Film score by Danny Elfman
- Released: December 4, 2012
- Recorded: 2012
- Studios: AIR, London
- Genre: Film score
- Length: 38:38
- Label: Sony Masterworks
- Producer: Danny Elfman

Danny Elfman chronology
| Silver Linings Playbook (2012) | Hitchcock (2012) | Promised Land (2012) |

= Hitchcock (soundtrack) =

Hitchcock (Original Motion Picture Soundtrack) is the soundtrack accompanying the 2012 film Hitchcock directed by Sacha Gervasi. The film's original score is composed by Danny Elfman and released through Sony Masterworks on December 4, 2012. The score featured inspirations from the works of Bernard Herrmann, whom Elfman had been inspired by.

== Development ==
In September 2012, it was reported that Danny Elfman would compose music for Hitchcock. Elfman agreed to score the film after he watched Gervasi's documentary Anvil! The Story of Anvil (2008) and found it to be engaging. Both Gervasi and Elfman researched on Hitchcock's history, this also includes reading the original source material—Stephen Rebello's novel Alfred Hitchcock and the Making of Psycho, which the film is based on—and eventually commissioned music from Hitchcock's films. Elfman re-recorded the original Psycho score composed by Bernard Herrmann for Gus Van Sant's 1998 shot-for-shot remake; recalling that experience, Elfman added "Not many people ever got that pleasure [...] Handling that score was like being a priest holding the Dead Sea Scrolls. It was that kind of honor."

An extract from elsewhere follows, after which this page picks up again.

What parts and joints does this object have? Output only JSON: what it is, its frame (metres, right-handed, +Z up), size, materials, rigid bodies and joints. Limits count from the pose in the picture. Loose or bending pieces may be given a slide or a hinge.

However, for this film, Elfman consciously refrained from utilizing the score as an homage to Herrmann's work but at times "there were moments when I just wanted to allow his spirit in the door [...] Since he was part of the story, it was just too on-the-money to do that." Since the story focuses on the relationship between Alfred Hitchcock and Alma Reville, Elfman also described the score as fairly romantic that gets a little darker when Hitchcock enters the world of Psycho and the killer is talking to him. While inspiring Herrmann's work in bits and pieces, Elfman focused on producing the score to be much original. Hermann's Psycho score was eventually licensed from Sony/ATV Music Publishing Group by Gervasi and the crew to complement Elfman's score in a particular sequence.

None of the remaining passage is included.